# Problem
Quote all entries in full, exactly.

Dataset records
# # # #
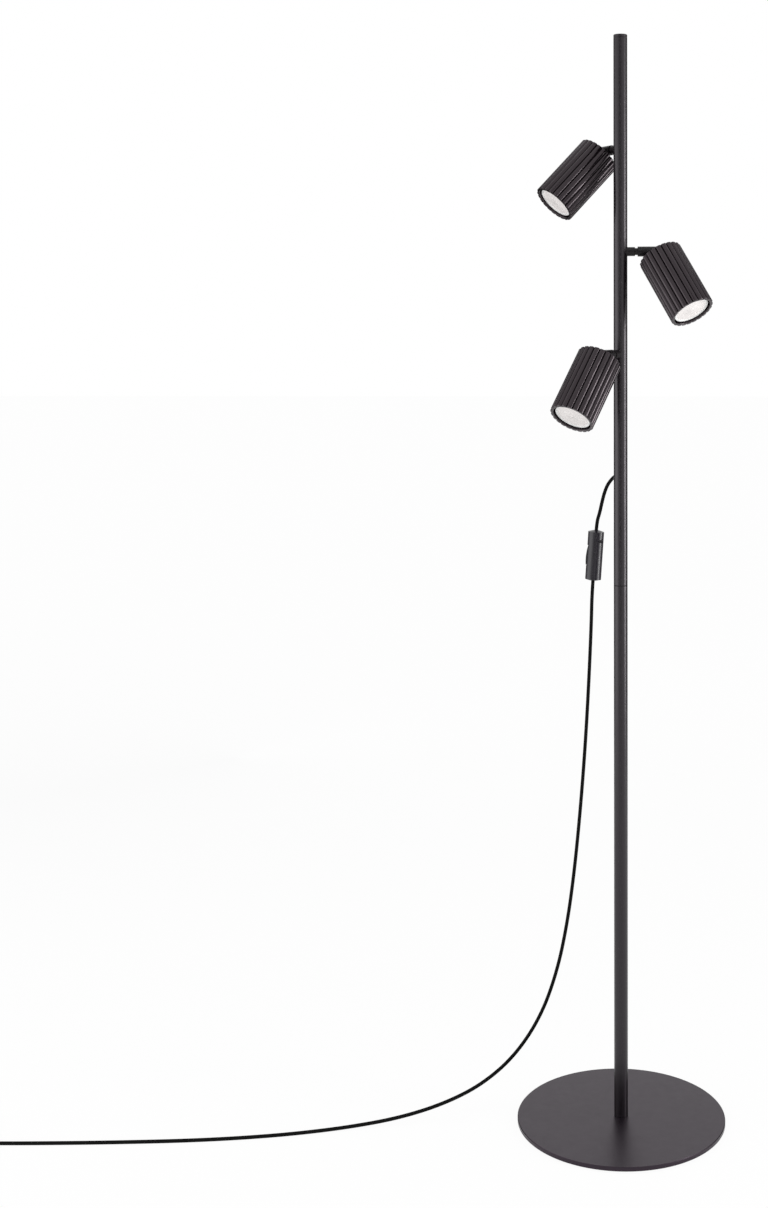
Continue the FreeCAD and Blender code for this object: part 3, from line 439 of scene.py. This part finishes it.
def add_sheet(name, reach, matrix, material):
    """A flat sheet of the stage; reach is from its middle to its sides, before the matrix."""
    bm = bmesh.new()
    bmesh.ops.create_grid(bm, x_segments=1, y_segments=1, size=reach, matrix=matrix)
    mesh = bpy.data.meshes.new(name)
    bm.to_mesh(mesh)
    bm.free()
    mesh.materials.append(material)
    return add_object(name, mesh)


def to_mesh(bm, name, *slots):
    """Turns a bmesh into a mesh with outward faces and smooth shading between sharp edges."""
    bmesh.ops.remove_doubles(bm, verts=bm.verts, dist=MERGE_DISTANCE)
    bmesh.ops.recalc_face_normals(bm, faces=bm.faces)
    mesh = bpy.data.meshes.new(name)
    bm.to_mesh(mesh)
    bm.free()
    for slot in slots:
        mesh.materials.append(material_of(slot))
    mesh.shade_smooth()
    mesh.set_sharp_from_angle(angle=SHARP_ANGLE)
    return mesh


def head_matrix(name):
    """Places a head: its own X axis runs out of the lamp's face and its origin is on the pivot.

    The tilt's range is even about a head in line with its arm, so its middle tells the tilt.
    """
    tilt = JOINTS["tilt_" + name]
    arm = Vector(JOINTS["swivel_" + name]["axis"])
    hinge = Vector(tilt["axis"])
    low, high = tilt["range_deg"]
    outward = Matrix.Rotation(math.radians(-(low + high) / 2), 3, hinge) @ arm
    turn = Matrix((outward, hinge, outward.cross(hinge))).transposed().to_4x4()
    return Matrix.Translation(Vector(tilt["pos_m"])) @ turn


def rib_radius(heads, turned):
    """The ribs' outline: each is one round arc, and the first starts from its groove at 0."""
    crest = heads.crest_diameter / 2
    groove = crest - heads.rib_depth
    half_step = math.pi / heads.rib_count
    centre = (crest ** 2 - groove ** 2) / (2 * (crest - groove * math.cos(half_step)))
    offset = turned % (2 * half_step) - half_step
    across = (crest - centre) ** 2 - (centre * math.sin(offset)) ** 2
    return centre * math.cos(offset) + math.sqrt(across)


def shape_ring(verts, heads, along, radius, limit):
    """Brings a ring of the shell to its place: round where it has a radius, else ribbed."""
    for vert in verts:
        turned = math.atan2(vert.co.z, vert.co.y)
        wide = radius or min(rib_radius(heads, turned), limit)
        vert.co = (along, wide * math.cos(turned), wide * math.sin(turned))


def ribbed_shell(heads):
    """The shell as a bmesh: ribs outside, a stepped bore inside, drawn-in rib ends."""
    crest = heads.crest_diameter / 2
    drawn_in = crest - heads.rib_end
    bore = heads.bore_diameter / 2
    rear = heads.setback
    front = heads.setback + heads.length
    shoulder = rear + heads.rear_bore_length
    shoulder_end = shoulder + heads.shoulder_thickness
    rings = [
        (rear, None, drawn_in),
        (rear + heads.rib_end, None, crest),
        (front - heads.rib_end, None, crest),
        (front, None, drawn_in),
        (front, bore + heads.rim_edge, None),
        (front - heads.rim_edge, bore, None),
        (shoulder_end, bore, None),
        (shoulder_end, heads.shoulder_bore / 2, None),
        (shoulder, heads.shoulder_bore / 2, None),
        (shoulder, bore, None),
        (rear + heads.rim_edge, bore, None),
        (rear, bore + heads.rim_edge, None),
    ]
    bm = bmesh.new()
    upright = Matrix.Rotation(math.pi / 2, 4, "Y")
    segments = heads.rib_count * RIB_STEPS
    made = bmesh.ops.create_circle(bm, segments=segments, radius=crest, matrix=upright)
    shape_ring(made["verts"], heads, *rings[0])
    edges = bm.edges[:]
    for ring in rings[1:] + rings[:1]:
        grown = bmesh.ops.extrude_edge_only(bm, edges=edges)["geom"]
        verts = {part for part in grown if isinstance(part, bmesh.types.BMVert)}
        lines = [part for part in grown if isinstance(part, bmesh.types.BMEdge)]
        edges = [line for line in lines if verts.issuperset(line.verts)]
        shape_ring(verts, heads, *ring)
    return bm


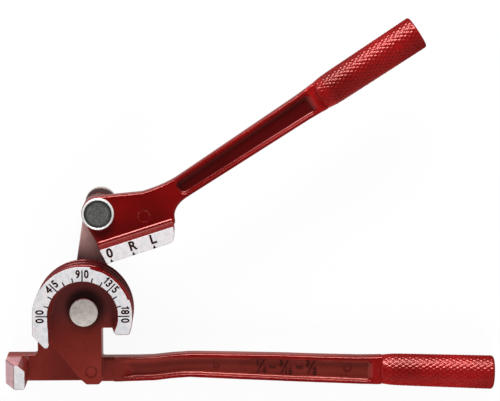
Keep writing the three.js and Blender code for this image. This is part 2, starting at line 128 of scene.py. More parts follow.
# # # #
# Task output
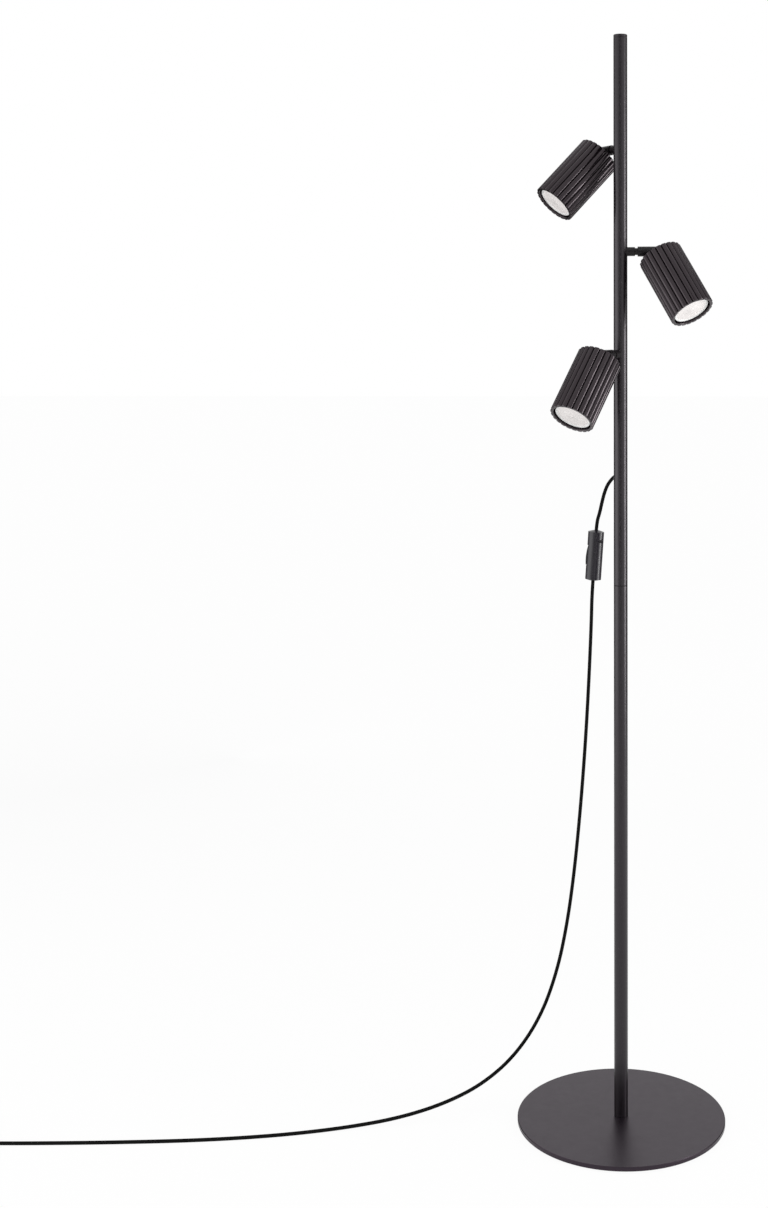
Continue the FreeCAD and Blender code for this object: part 3, from line 439 of scene.py. This part finishes it.
def add_sheet(name, reach, matrix, material):
    """A flat sheet of the stage; reach is from its middle to its sides, before the matrix."""
    bm = bmesh.new()
    bmesh.ops.create_grid(bm, x_segments=1, y_segments=1, size=reach, matrix=matrix)
    mesh = bpy.data.meshes.new(name)
    bm.to_mesh(mesh)
    bm.free()
    mesh.materials.append(material)
    return add_object(name, mesh)


def to_mesh(bm, name, *slots):
    """Turns a bmesh into a mesh with outward faces and smooth shading between sharp edges."""
    bmesh.ops.remove_doubles(bm, verts=bm.verts, dist=MERGE_DISTANCE)
    bmesh.ops.recalc_face_normals(bm, faces=bm.faces)
    mesh = bpy.data.meshes.new(name)
    bm.to_mesh(mesh)
    bm.free()
    for slot in slots:
        mesh.materials.append(material_of(slot))
    mesh.shade_smooth()
    mesh.set_sharp_from_angle(angle=SHARP_ANGLE)
    return mesh


def head_matrix(name):
    """Places a head: its own X axis runs out of the lamp's face and its origin is on the pivot.

    The tilt's range is even about a head in line with its arm, so its middle tells the tilt.
    """
    tilt = JOINTS["tilt_" + name]
    arm = Vector(JOINTS["swivel_" + name]["axis"])
    hinge = Vector(tilt["axis"])
    low, high = tilt["range_deg"]
    outward = Matrix.Rotation(math.radians(-(low + high) / 2), 3, hinge) @ arm
    turn = Matrix((outward, hinge, outward.cross(hinge))).transposed().to_4x4()
    return Matrix.Translation(Vector(tilt["pos_m"])) @ turn


def rib_radius(heads, turned):
    """The ribs' outline: each is one round arc, and the first starts from its groove at 0."""
    crest = heads.crest_diameter / 2
    groove = crest - heads.rib_depth
    half_step = math.pi / heads.rib_count
    centre = (crest ** 2 - groove ** 2) / (2 * (crest - groove * math.cos(half_step)))
    offset = turned % (2 * half_step) - half_step
    across = (crest - centre) ** 2 - (centre * math.sin(offset)) ** 2
    return centre * math.cos(offset) + math.sqrt(across)


def shape_ring(verts, heads, along, radius, limit):
    """Brings a ring of the shell to its place: round where it has a radius, else ribbed."""
    for vert in verts:
        turned = math.atan2(vert.co.z, vert.co.y)
        wide = radius or min(rib_radius(heads, turned), limit)
        vert.co = (along, wide * math.cos(turned), wide * math.sin(turned))


def ribbed_shell(heads):
    """The shell as a bmesh: ribs outside, a stepped bore inside, drawn-in rib ends."""
    crest = heads.crest_diameter / 2
    drawn_in = crest - heads.rib_end
    bore = heads.bore_diameter / 2
    rear = heads.setback
    front = heads.setback + heads.length
    shoulder = rear + heads.rear_bore_length
    shoulder_end = shoulder + heads.shoulder_thickness
    rings = [
        (rear, None, drawn_in),
        (rear + heads.rib_end, None, crest),
        (front - heads.rib_end, None, crest),
        (front, None, drawn_in),
        (front, bore + heads.rim_edge, None),
        (front - heads.rim_edge, bore, None),
        (shoulder_end, bore, None),
        (shoulder_end, heads.shoulder_bore / 2, None),
        (shoulder, heads.shoulder_bore / 2, None),
        (shoulder, bore, None),
        (rear + heads.rim_edge, bore, None),
        (rear, bore + heads.rim_edge, None),
    ]
    bm = bmesh.new()
    upright = Matrix.Rotation(math.pi / 2, 4, "Y")
    segments = heads.rib_count * RIB_STEPS
    made = bmesh.ops.create_circle(bm, segments=segments, radius=crest, matrix=upright)
    shape_ring(made["verts"], heads, *rings[0])
    edges = bm.edges[:]
    for ring in rings[1:] + rings[:1]:
        grown = bmesh.ops.extrude_edge_only(bm, edges=edges)["geom"]
        verts = {part for part in grown if isinstance(part, bmesh.types.BMVert)}
        lines = [part for part in grown if isinstance(part, bmesh.types.BMEdge)]
        edges = [line for line in lines if verts.issuperset(line.verts)]
        shape_ring(verts, heads, *ring)
    return bm


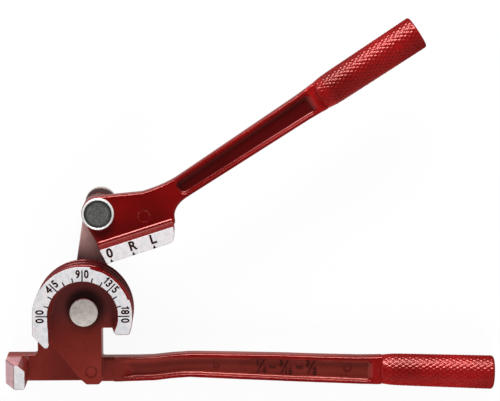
Keep writing the three.js and Blender code for this image. This is part 2, starting at line 128 of scene.py. More parts follow.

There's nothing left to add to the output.